[Begin]

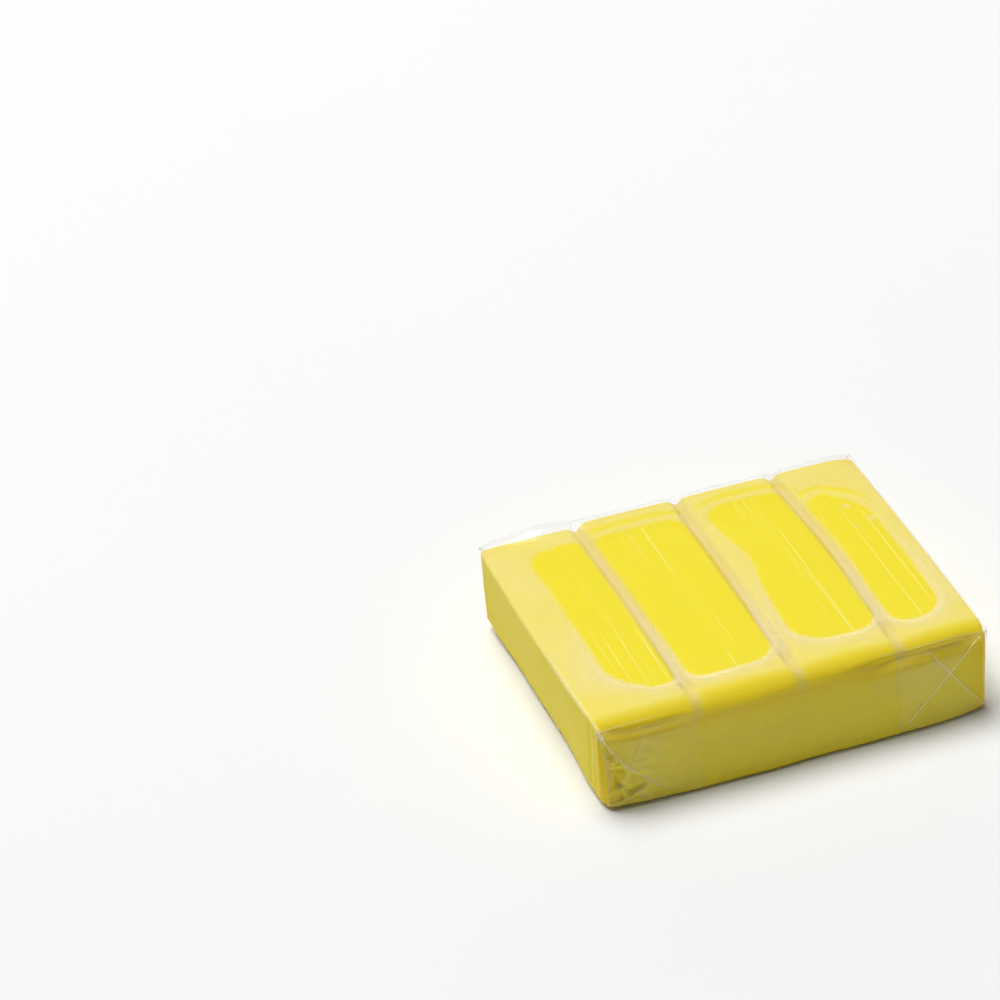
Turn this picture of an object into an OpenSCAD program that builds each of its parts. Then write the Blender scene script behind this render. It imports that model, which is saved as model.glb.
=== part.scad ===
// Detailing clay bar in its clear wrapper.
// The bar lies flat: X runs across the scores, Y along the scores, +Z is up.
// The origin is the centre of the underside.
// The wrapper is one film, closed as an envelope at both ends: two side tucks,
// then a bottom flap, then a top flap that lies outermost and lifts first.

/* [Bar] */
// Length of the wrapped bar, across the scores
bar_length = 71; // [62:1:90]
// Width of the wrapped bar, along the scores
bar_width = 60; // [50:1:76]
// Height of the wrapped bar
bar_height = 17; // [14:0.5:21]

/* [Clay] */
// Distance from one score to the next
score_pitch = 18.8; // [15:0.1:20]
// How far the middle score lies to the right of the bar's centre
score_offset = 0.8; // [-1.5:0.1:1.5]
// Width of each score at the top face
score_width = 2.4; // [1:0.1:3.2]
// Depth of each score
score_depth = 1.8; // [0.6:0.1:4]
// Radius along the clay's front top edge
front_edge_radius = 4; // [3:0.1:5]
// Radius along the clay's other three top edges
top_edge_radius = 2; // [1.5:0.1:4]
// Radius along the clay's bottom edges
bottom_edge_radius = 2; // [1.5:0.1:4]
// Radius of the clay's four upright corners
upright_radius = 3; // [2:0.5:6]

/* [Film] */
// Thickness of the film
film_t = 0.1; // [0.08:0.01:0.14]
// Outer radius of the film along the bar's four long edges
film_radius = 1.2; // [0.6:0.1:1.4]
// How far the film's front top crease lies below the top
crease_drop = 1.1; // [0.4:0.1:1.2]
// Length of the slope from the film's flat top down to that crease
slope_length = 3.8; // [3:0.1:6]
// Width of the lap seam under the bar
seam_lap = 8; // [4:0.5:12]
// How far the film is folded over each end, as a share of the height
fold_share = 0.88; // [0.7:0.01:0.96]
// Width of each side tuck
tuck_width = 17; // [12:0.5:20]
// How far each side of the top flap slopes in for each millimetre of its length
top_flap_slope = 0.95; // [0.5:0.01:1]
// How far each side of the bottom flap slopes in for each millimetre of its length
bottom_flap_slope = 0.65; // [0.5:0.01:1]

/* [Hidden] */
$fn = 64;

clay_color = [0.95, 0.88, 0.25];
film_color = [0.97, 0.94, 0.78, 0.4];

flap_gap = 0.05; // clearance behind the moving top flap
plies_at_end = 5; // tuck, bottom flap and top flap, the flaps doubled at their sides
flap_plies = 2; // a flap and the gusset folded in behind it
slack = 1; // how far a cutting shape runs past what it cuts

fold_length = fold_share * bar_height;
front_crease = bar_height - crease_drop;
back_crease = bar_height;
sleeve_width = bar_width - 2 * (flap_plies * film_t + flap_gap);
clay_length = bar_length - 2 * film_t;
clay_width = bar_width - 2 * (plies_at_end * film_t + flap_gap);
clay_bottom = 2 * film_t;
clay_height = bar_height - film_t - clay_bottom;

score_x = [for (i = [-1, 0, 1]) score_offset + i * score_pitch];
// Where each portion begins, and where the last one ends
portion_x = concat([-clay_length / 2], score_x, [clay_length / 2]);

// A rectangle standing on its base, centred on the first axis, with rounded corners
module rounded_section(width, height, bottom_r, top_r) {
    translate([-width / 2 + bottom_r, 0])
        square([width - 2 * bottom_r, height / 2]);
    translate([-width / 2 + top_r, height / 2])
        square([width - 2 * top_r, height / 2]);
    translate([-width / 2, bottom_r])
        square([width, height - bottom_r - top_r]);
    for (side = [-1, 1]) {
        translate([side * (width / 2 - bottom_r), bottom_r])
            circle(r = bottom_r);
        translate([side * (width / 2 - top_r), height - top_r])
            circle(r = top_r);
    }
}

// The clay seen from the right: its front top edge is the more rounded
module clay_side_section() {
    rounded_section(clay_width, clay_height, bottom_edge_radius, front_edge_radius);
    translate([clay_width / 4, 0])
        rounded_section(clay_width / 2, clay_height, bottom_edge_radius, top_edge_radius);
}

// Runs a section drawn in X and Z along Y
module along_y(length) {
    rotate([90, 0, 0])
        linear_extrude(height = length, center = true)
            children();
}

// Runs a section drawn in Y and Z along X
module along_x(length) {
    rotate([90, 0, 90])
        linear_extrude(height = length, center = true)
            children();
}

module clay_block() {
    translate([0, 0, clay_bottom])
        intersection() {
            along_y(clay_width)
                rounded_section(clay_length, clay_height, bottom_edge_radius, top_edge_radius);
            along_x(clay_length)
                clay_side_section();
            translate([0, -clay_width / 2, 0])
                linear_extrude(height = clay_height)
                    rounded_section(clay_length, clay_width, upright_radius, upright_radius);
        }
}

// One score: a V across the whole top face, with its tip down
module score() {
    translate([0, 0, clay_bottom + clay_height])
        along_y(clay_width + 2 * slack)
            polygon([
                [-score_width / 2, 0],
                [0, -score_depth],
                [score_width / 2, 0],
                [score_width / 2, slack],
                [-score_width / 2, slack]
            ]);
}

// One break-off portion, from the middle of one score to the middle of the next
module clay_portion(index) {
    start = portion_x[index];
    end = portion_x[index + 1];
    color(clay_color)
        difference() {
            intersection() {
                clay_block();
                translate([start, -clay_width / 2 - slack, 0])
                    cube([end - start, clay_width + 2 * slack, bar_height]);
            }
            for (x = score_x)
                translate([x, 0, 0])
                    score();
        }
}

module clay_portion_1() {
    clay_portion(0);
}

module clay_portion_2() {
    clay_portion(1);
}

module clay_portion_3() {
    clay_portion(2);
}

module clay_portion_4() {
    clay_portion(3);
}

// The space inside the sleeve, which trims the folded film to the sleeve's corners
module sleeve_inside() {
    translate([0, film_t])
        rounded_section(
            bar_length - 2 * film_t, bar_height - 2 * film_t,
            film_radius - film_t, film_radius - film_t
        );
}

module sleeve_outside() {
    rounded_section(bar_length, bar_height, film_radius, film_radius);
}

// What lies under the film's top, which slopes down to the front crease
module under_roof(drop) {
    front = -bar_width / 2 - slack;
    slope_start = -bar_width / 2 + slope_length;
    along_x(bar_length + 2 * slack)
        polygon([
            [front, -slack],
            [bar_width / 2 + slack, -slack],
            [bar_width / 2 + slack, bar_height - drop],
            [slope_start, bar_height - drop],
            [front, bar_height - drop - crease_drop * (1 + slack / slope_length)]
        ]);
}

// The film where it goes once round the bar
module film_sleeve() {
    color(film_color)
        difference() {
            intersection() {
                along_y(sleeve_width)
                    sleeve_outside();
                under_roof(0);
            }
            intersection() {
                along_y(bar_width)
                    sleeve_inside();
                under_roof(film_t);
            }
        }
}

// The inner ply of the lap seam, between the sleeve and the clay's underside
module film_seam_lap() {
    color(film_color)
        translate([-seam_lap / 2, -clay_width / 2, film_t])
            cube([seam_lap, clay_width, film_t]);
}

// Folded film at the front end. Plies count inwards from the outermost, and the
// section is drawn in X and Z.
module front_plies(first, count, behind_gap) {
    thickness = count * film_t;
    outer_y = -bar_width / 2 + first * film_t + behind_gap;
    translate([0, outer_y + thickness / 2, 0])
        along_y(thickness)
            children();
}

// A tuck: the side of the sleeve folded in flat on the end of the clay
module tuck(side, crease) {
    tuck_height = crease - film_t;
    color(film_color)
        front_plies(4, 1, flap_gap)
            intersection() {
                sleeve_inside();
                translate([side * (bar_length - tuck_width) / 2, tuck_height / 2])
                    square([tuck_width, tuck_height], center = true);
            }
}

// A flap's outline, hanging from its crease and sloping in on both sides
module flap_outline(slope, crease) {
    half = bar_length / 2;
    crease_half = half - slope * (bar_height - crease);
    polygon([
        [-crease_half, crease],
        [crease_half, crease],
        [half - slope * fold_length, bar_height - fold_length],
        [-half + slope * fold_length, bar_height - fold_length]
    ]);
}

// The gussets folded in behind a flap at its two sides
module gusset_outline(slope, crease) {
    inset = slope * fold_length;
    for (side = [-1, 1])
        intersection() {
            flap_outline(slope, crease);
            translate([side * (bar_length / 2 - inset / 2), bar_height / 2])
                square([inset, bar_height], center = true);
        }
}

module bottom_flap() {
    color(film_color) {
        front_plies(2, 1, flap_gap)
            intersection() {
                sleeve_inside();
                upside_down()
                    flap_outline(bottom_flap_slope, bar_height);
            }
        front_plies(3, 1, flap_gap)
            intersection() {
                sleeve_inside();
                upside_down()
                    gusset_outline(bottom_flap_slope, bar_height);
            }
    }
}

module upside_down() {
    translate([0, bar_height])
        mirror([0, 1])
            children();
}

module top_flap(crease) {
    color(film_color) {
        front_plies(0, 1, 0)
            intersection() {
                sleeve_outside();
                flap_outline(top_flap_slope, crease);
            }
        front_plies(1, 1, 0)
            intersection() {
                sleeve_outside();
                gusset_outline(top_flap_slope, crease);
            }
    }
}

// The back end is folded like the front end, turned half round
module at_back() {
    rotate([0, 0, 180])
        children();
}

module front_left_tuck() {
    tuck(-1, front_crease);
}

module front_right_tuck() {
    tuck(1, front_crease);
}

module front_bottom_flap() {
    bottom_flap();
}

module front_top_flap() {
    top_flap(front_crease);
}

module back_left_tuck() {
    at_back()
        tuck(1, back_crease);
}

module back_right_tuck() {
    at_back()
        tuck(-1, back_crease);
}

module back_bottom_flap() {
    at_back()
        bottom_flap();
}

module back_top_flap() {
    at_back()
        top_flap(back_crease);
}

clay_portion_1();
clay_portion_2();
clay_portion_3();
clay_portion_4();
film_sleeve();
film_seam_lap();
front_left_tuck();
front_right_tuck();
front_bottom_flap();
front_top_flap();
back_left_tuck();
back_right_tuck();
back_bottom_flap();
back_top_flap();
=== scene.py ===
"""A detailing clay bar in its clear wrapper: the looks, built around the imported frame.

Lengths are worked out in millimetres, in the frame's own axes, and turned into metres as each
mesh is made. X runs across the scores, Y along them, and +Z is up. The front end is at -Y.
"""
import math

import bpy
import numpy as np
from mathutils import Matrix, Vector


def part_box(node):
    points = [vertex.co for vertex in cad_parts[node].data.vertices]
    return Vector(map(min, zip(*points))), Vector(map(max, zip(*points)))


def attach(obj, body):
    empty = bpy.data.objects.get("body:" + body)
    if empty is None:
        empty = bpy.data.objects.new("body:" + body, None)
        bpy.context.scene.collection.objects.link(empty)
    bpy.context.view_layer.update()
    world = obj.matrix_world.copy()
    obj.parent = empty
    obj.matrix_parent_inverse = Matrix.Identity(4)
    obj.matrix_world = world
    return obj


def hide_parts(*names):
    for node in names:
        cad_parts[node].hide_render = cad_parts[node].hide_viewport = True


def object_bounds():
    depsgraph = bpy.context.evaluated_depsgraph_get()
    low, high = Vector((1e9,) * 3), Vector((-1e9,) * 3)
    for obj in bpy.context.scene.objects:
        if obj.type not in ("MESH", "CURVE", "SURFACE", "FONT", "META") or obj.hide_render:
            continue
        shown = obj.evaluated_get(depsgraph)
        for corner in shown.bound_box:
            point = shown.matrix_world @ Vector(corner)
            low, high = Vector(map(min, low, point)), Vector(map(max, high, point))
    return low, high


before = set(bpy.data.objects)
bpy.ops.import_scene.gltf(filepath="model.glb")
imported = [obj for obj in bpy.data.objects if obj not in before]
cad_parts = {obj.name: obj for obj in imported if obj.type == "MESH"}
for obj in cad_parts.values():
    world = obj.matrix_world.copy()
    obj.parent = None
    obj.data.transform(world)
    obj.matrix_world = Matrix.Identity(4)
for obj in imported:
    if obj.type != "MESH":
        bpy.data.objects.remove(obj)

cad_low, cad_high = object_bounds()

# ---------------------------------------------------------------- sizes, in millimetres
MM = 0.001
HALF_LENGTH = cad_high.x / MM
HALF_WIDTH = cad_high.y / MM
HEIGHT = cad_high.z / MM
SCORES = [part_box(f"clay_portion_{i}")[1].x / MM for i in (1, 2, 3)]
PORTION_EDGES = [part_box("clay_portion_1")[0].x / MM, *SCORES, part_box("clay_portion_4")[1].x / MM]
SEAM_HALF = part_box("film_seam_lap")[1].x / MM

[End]

• Short exercise:
Using the material above, quote the first line and each line after it, stopping at and including the line that holds "and lifts first.".

• Solution for this task:
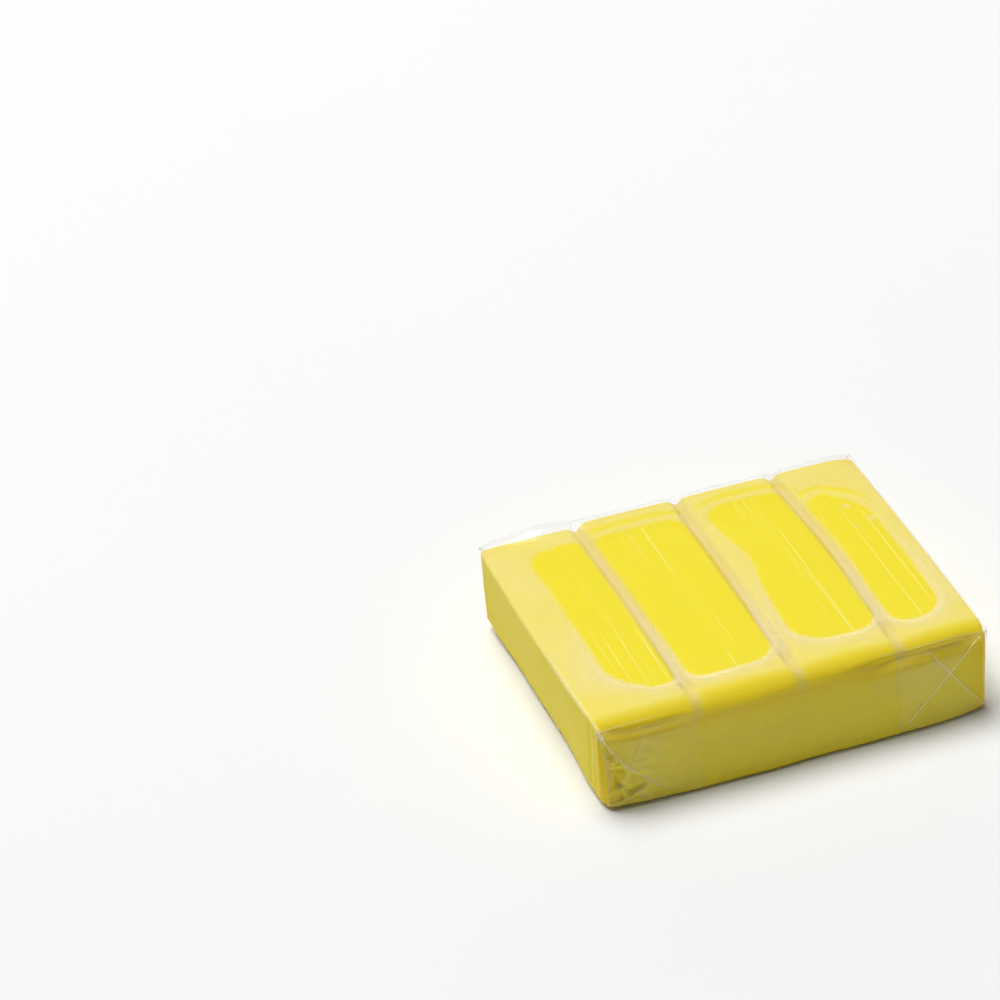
Turn this picture of an object into an OpenSCAD program that builds each of its parts. Then write the Blender scene script behind this render. It imports that model, which is saved as model.glb.
=== part.scad ===
// Detailing clay bar in its clear wrapper.
// The bar lies flat: X runs across the scores, Y along the scores, +Z is up.
// The origin is the centre of the underside.
// The wrapper is one film, closed as an envelope at both ends: two side tucks,
// then a bottom flap, then a top flap that lies outermost and lifts first.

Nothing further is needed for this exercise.